Video Generation

Casola can generate short video clips from text prompts or reference images. Navigate to /video in Studio to get started.

Video generation page

Input modes

Text-to-video — Describe the scene you want and Casola generates a video from scratch. Write specific, descriptive prompts for best results (e.g. “A golden retriever running through autumn leaves in slow motion, cinematic lighting”).

Image-to-video — Upload a reference image (JPG, PNG; max 10 MB) and Casola animates it. Great for bringing still photos or illustrations to life.

Quality presets

Three presets control the speed/quality trade-off:

Preset	Steps	Frames	FPS	Best for
Fast Draft	10	41	16	Quick idea validation
Balanced	30	81	16	General use
High Quality	50	161	24	Final output

You can also fine-tune individual settings under Advanced:

Resolution — 480p or 720p
Aspect ratio — 16:9 (landscape), 9:16 (portrait), or 1:1 (square)
Quality (inference steps) — 1–50; more steps = sharper detail
Prompt strength (guidance scale) — 1–20; higher values follow your prompt more closely
Frames — 1–300
FPS — 1–60
Seed — Set a specific seed to reproduce the same output

Generate all formats

Click Generate All Formats to produce three videos simultaneously — one in each aspect ratio (16:9, 9:16, 1:1). This is useful when you need content for different platforms (e.g. YouTube, Instagram Reels, and social feeds) from a single prompt.

Prompt rewriting

Some models support automatic prompt enhancement. When available, a toggle appears above the prompt field. Enable it to let the model expand your short prompt into a more detailed description, which often improves output quality.

Available models

Casola currently supports WAN 2.1 T2V/I2V for video generation. Check the Models reference for the latest availability and capabilities.

Processing times

Video generation takes significantly longer than image generation — expect 1–5 minutes depending on the quality preset, resolution, and current demand. Higher quality settings and more frames increase processing time.

Working with results

Each completed video shows its dimensions, duration, frame count, FPS, seed, and inference time.

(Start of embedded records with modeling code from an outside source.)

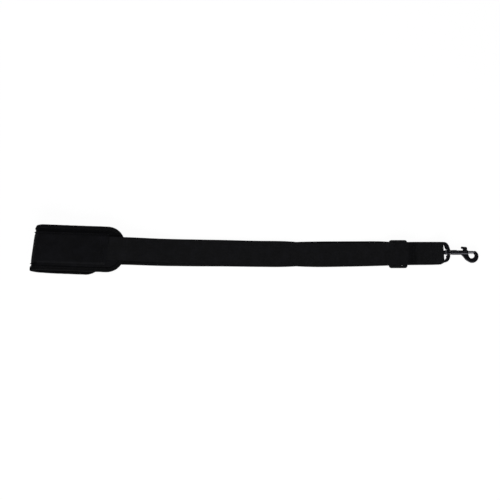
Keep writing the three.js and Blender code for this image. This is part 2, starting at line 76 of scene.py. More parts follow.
def linear(hexColour):
    channels = [int(hexColour[i:i + 2], 16) / 255 for i in (1, 3, 5)]
    return (*[c / 12.92 if c <= 0.04045 else ((c + 0.055) / 1.055) ** 2.4 for c in channels], 1.0)


# adds a shader node; an input may be a value, a socket, or a node, which then gives its first output
def addNode(tree, kind, settings=None, inputs=None):
    node = tree.nodes.new("ShaderNode" + kind)
    for key, value in (settings or {}).items():
        setattr(node, key, value)
    for key, value in (inputs or {}).items():
        if isinstance(value, bpy.types.Node):
            value = value.outputs[0]
        if isinstance(value, bpy.types.NodeSocket):
            tree.links.new(value, node.inputs[key])
        else:
            node.inputs[key].default_value = value
    return node


def newMaterial(name):
    material = bpy.data.materials.new(name)
    material.use_nodes = True
    material.node_tree.nodes.clear()
    return material, material.node_tree


def meshObject(name, bm):
    mesh = bpy.data.meshes.new(name)
    bm.to_mesh(mesh)
    bm.free()
    piece = bpy.data.objects.new(name, mesh)
    bpy.context.scene.collection.objects.link(piece)
    return piece


def softbox(name, place, size, power):
    light = bpy.data.lights.new(name, "AREA")
    light.shape = "RECTANGLE"
    light.size, light.size_y = size
    light.energy = power
    holder = bpy.data.objects.new(name, light)
    holder.location = place
    holder.visible_camera = False
    holder.rotation_euler = (-Vector(place)).to_track_quat("-Z", "Y").to_euler()  # aimed at the origin
    bpy.context.scene.collection.objects.link(holder)


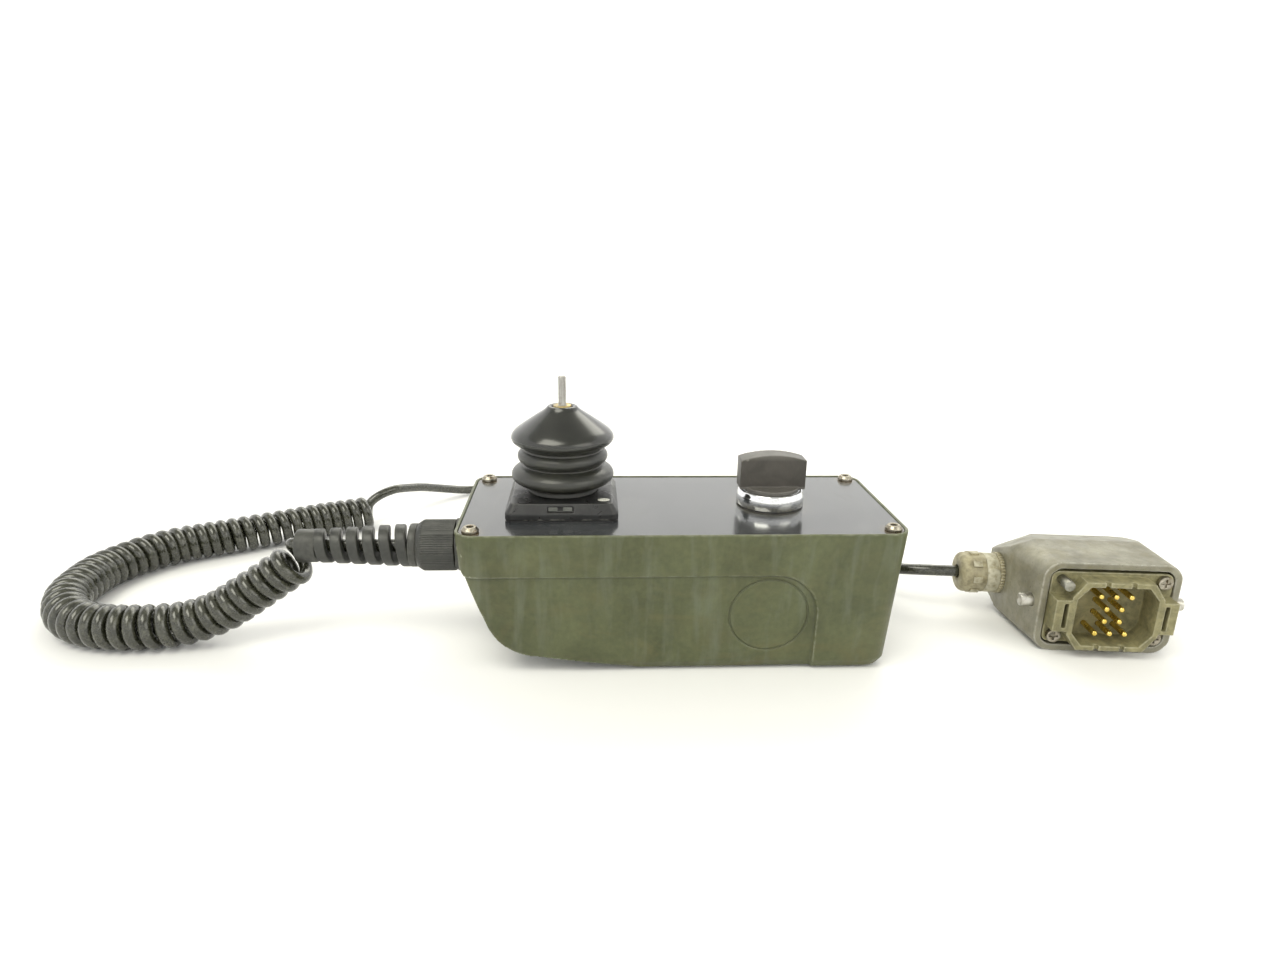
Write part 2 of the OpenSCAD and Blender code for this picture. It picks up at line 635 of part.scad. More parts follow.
// Raised collar of the insert, an octagon set in by the given amount
module collar_outline(t) {
    x1 = 14.6 - t;
    x2 = 19.6 - t;
    z1 = 9 - 0.4 * t;
    z2 = 16.2 - t;
    polygon([[-x1, -z2], [x1, -z2], [x2, -z1], [x2, z1], [x1, z2], [-x1, z2], [-x2, z1], [-x2, -z1]]);
}
module across(y0, y1, z) {
    translate([0, y1, z]) rotate([90, 0, 0]) linear_extrude(y1 - y0) children();
}
module insert_body() color("#9a9464") at_connector() difference() {
    union() {
        across(insert_front, 14, insert_z) collar_outline(0);
        for (s = [-1, 1]) translate([s * 22.25, insert_front + 11, insert_z])
            cube([7.9, 22, 15], center = true);
        across(0.5, 12, hood_mid) round_rect(52.6, 34, 3);
    }
    across(insert_front - 1, socket_floor, insert_z) collar_outline(2.2);
    for (s = [-1, 1]) translate([s * 21.6 - 0.9, insert_front - 1, insert_z - 5.8]) cube([1.8, 10, 11.6]);
    // Notches in the collar's rim
    for (s = [-1, 1]) translate([s * 5.5 - 1, insert_front - 1, insert_z - 20]) cube([2, 3, 40]);
    translate([0, 0, hood_mid]) for (i = [-1, 1], j = [-1, 1]) translate([i * fixing_x, 0, j * fixing_z])
        rotate([90, 0, 0]) cylinder(h = 40, r = 1.9, center = true);
    contact_places() cylinder(h = 60, r = contact_r, center = true);
}

// Rows of three, two, two and three contacts
module contact_places() {
    for (row = [0 : 3]) {
        count = row == 0 || row == 3 ? 3 : 2;
        for (i = [0 : count - 1])
            translate([(i - (count - 1) / 2) * contact_pitch, 0, insert_z + (1.5 - row) * row_pitch])
                rotate([90, 0, 0]) children();
    }
}
module contact_pins() color("#d9c45a") at_connector() contact_places() {
    translate([0, 0, -18]) cylinder(h = 18 - contact_tip - 0.6, r = contact_r);
    translate([0, 0, -contact_tip - 0.6]) cylinder(h = 0.6, r1 = contact_r, r2 = contact_r - 0.5);
}

module insert_screws() color("#a9a291") at_connector()
    for (p = [[1, 1], [-1, -1], [1, -1]]) translate([p[0] * fixing_x, 0, hood_mid + p[1] * fixing_z])
        rotate([90, 0, 0]) difference() {
            union() {
                translate([0, 0, -14]) cylinder(h = 14, r = 1.85);
                translate([0, 0, -0.5]) cylinder(h = 2.2, r = 3.1);
            }
            for (a = [0, 90]) rotate([0, 0, a]) translate([-2, -0.4, 0.9]) cube([4, 0.8, 2]);
        }

module coding_pin() color("#8f9288") at_connector() translate([-fixing_x, 0, hood_mid + fixing_z])
    rotate([90, 0, 0]) translate([0, 0, -14]) {
        cylinder(h = 14, r = 1.85);
        translate([0, 0, 13.5]) cylinder(h = 8.5, r = 2.3);
    }

housing_shell();
panel_gasket();
top_panel();
panel_screws();
screw_inserts();
joystick_flange();
flange_gasket();
flange_screws();
joystick_frame();
gimbal_yoke();
yoke_pins();
lever_shaft();
lever_pin();
lever_rod();
return_spring();
microswitches();
boot();
boot_ring();
selector_bezel();
bezel_gasket();
selector_barrel();
selector_nut();
switch_carrier();
selector_handle();
selector_shaft();
contact_blocks();
terminal_block();
gland_body();
gland_locknut();
gland_bush();
gland_nut();
spiral_relief();
cord_lead();
cord_coil();
cord_tail();
connector_hood();
locking_pegs();
hood_gland_ring();
hood_gland_body();
hood_gland_nut();
hood_gland_bush();
insert_body();
contact_pins();
insert_screws();
coding_pin();
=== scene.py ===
import json
import math

import bmesh
import bpy
from mathutils import Euler, Matrix, Vector


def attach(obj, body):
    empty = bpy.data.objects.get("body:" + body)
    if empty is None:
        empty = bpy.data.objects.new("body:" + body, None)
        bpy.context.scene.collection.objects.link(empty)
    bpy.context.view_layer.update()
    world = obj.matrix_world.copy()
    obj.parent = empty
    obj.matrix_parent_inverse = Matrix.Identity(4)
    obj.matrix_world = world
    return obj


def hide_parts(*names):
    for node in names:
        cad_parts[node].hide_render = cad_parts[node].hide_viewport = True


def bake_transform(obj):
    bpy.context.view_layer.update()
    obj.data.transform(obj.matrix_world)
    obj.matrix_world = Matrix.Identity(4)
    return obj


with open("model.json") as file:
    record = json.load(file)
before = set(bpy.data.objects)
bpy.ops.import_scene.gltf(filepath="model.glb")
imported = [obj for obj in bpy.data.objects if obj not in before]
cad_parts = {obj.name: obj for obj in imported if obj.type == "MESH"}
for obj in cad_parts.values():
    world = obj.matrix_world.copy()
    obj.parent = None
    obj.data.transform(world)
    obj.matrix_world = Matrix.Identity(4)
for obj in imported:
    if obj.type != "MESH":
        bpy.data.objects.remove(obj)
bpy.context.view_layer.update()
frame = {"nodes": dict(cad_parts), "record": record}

MM = 0.001
nodes = frame["nodes"]

# Places and sizes in mm, in the frame's own axes.
STICK = (-50, 0, 0)
SELECTOR = (41.5, 0, 0)
GLAND = (0, 0, 44)
PANEL_SCREW = (86, 34)
ROUND_MARK = (36, 26.5)
ROUND_MARK_R = 16.55
BOOT_WAIST_Z = 88.6


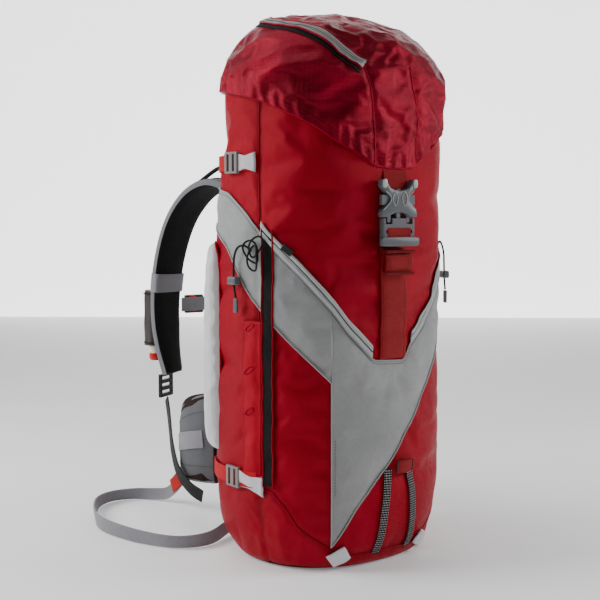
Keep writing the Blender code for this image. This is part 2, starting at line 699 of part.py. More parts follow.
def build_trigger():
    """Release handle in its sleeve on the left strap, with its hose."""
    side, out = -1.0, strap_outwards(-1.0)
    centre = Vector((side * 0.0955, 0.2550, 0.0)) + out * 0.0200
    up = Vector((0.0, 0.0, 1.0))
    turn = Matrix((strap_across(side, STRAP_TURN), -out, up))
    frame = Matrix.Translation(centre) @ turn.transposed().to_4x4()
    sleeve = block("handle_sleeve", (0.0250, 0.0215, 0.0800), (0.0, 0.0, 0.2835), "strap_foam", 0.0040,
                   frame)
    cut(sleeve, cylinder("sleeve_bore", HANDLE_RADIUS + 0.0010, 0.230, 0.280, centre, None))
    profile = ((0.0062, HANDLE_LOW), (HANDLE_RADIUS, HANDLE_LOW + 0.002),
               (HANDLE_RADIUS, HANDLE_TOP - 0.001), (0.0068, HANDLE_TOP))
    rings = [[centre + Vector((r * math.cos(math.tau * i / 24), r * math.sin(math.tau * i / 24), z))
              for i in range(24)] for r, z in profile]
    pivot(loft("trigger_handle", rings, "cream_plastic"), centre + up * HANDLE_TOP)
    path = [centre + up * 0.3242, centre + up * 0.340]
    for x, y, z in STRAP_ROUTE[5:2:-1]:
        path.append(Vector((side * x, y, z)) + Vector((-0.0085, 0.0110, 0.0045)))
    path += [Vector((-0.0755, 0.1600, 0.4900)), Vector((-0.0720, 0.1320, 0.4980)),
             Vector((-0.0690, 0.1080, 0.5030)), Vector((-0.0670, 0.0885, 0.5050))]
    tube("activation_hose", smooth_route(path, 5), 0.0030, "black_cord")


# Middle line of a hip fin, for the right side, and its lower and upper edge.
FIN_ROUTE = ((0.104, 0.110, 0.0), (0.116, 0.130, 0.0), (0.119, 0.154, 0.0), (0.111, 0.180, 0.0),
             (0.093, 0.204, 0.0), (0.069, 0.224, 0.0), (0.045, 0.237, 0.0))
FIN_LOW, FIN_HIGH = 0.070, (0.195, 0.190, 0.178, 0.163, 0.148, 0.134, 0.122)


def build_hip_fins():
    """Padded hip-belt fins."""
    up = Vector((0.0, 0.0, 1.0))
    for name, side in SIDES:
        points = [(x, y, 0.5 * (FIN_LOW + high)) for (x, y, _), high in zip(FIN_ROUTE, FIN_HIGH)]
        route = smooth_route(mirrored(points, side), 3)
        widths = [2.0 * (point.z - FIN_LOW) for point in route]
        sweep("hip_fin_" + name, route, [up] * len(route), widths, 0.012, "hip_fabric", 0.0036)


LEG_ROUTE = ((-0.0800, 0.2240, 0.0560), (-0.0785, 0.2480, 0.0455), (-0.0745, 0.2740, 0.0280),
             (-0.0740, 0.2990, 0.0135), (-0.0860, 0.3220, 0.0095), (-0.1080, 0.3400, 0.0095),
             (-0.1420, 0.3460, 0.0095), (-0.1740, 0.3260, 0.0095), (-0.2000, 0.2820, 0.0095),
             (-0.2150, 0.2420, 0.0095), (-0.2180, 0.2040, 0.0095), (-0.2080, 0.1480, 0.0095),
             (-0.1860, 0.0980, 0.0095), (-0.1600, 0.0790, 0.0095), (-0.1300, 0.0800, 0.0095),
             (-0.1000, 0.0970, 0.0110), (-0.0780, 0.1060, 0.0170), (-0.0640, 0.1080, 0.0300),
             (-0.0600, 0.1060, 0.0450))


def build_leg_strap():
    """Leg strap, lying on the ground in one wide loop."""
    tube("leg_strap", smooth_route(LEG_ROUTE, 4), LEG_RADIUS, "grey_webbing")


def build():
    """Build every sub-part of the pack."""
    build_base_boot()
    build_main_bag()
    build_collar()
    build_wing_panel()
    build_gussets()
    build_compression_straps()
    build_side_cords()
    build_tool_attachments()
    build_front_strap()
    build_buckle()
    build_lid()
    build_front_zip_slider()
    build_frame_sheet()
    build_back_pad()
    build_haul_loop()
    build_airbags()
    build_inflation()
    build_shoulder_straps()
    build_sternum_strap()
    build_trigger()
    build_hip_fins()
    build_leg_strap()


build()
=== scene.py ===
"""Looks of the avalanche airbag backpack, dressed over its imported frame.

Everything is in metres in the frame's axes: +Z up, -Y the pack's outer face,
+Y the wearer's side, -X the wearer's left. Sizes come from the frame's nodes.
"""

import json
import logging
import math
from dataclasses import dataclass
from enum import Enum
from typing import Callable, Sequence

import bmesh
import bpy
from mathutils import Matrix, Vector, noise
from mathutils.bvhtree import BVHTree

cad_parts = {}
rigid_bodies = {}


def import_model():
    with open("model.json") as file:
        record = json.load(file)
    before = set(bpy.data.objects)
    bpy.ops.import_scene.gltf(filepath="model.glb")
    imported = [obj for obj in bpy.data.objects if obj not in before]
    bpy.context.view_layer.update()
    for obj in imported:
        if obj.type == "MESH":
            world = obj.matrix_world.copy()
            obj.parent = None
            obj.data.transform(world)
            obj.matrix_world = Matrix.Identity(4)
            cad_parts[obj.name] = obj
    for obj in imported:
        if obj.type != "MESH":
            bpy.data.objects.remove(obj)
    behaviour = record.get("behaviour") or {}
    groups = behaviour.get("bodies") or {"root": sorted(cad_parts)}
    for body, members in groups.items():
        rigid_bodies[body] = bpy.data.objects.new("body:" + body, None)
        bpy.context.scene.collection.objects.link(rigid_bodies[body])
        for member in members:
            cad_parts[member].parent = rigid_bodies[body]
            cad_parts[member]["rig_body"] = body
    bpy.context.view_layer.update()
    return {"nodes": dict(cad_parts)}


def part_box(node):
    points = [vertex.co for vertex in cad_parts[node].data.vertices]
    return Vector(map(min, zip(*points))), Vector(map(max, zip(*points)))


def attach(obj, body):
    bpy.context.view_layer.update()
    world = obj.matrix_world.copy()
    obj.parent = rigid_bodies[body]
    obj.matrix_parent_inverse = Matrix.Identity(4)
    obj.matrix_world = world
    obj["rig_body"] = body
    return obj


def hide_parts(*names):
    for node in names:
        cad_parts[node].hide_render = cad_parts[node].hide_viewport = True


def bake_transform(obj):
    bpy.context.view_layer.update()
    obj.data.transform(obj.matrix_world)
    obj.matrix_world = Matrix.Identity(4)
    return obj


logging.basicConfig(level=logging.INFO, format="%(name)s: %(message)s")
LOG = logging.getLogger("backpack")

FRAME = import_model()
SIDES = (("left", -1.0), ("right", 1.0))
UP = Vector((0.0, 0.0, 1.0))
INWARD = Vector((0.0, 1.0, 0.0))
# Length of one degree of bearing on the bag's front.
DEGREE = 0.0022


# ---------------------------------------------------------------- finishes
class Weave(Enum):
    """How a surface is made, which sets its fine relief."""

    PLAIN = "plain"
    RIPSTOP = "ripstop"
    RIB = "rib"
    BRAID = "braid"
    MESH = "mesh"
    MOULDED = "moulded"
    DOTTED = "dotted"


def linear(red: int, green: int, blue: int) -> tuple[float, float, float, float]:
    """Turn display values from 0 to 255 into a linear colour."""
    return tuple((value / 255.0) ** 2.2 for value in (red, green, blue)) + (1.0,)


class Graph:
    """A small wrapper that adds and links shader nodes."""

    def __init__(self, material: bpy.types.Material) -> None:
        """Empty the material's tree.

        Args:
            material: the material to build.
        """
        material.use_nodes = True
        self.tree = material.node_tree
        self.tree.nodes.clear()

    def add(self, kind: str, inputs: dict | None = None, **settings) -> bpy.types.Node:
        """Add one node.

        Args:
            kind: the node's type without its ShaderNode prefix.
            inputs: socket name or index to a value or another node's socket.
            **settings: the node's own properties.

        Returns:
            The new node.
        """
        node = self.tree.nodes.new("ShaderNode" + kind)
        for key, value in settings.items():
            setattr(node, key, value)
        for key, value in (inputs or {}).items():
            if isinstance(value, bpy.types.NodeSocket):
                self.tree.links.new(value, node.inputs[key])
            else:
                node.inputs[key].default_value = value
        return node

    def math(self, operation: str, *values) -> bpy.types.NodeSocket:
        """Add a Math node and return its result."""
        node = self.add("Math", dict(enumerate(values)), operation=operation)
        return node.outputs[0]

    def wave(self, value: bpy.types.NodeSocket, pitch: float) -> bpy.types.NodeSocket:
        """Return a sine of a length, with the given pitch in metres."""
        return self.math("SINE", self.math("MULTIPLY", value, math.tau / pitch))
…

You can:

Play the video directly in Studio
Download the file
Reuse settings to generate a new video with the same parameters
Copy the prompt for iteration

All generated videos are automatically saved to your Library for later access.

API usage

Video generation always uses async mode — submit a request and poll for the result.

Text-to-video

# Submit
curl -X POST https://api.casola.ai/fal/fal-ai/wan/v2.2-5b/text-to-video \
  -H "Authorization: Bearer YOUR_API_TOKEN" \
  -H "Content-Type: application/json" \
  -d '{
    "prompt": "A golden retriever running through autumn leaves in slow motion, cinematic lighting",
    "num_frames": 81,
    "fps": 16,
    "num_inference_steps": 30,
    "guidance_scale": 7.5
  }'

Response (202):

{
  "request_id": "req_abc123",
  "status": "processing"
}

Polling for the result

curl https://api.casola.ai/fal/requests/req_abc123 \
  -H "Authorization: Bearer YOUR_API_TOKEN"

Completed response:

{
  "request_id": "req_abc123",
  "status": "completed",
  "video": {"url": "https://cdn.casola.ai/outputs/vid_abc123.mp4"},
  "duration_seconds": 5.06,
  "width": 1280,
  "height": 720,
  "num_frames": 81,
  "fps": 16,
  "seed_used": 98765
}

Image-to-video

Animate a reference image by providing image_url:

curl -X POST https://api.casola.ai/fal/fal-ai/wan/v2.2-5b/image-to-video \
  -H "Authorization: Bearer YOUR_API_TOKEN" \
  -H "Content-Type: application/json" \
  -d '{
    "prompt": "the subject slowly turns to face the camera",
    "image_url": "https://example.com/photo.jpg",
    "num_frames": 81,
    "fps": 16
  }'

Polling with a script

REQUEST_ID="req_abc123"

while true; do
  RESPONSE=$(curl -s https://api.casola.ai/fal/requests/$REQUEST_ID \
    -H "Authorization: Bearer YOUR_API_TOKEN")
  STATUS=$(echo "$RESPONSE" | jq -r '.status')
  if [ "$STATUS" = "completed" ]; then
    echo "$RESPONSE" | jq '.video.url'
    break
  elif [ "$STATUS" = "failed" ]; then
    echo "Job failed:" && echo "$RESPONSE" | jq '.error'
    break
  fi
  sleep 5
done

Tips

Start with Fast Draft to iterate on your prompt, then switch to High Quality for the final version.
For image-to-video, choose source images with a clear subject and simple background for the most coherent animation.
Use a fixed seed when you want to compare the effect of changing other parameters.
Keep prompts descriptive but concise — mention the subject, action, camera angle, and mood.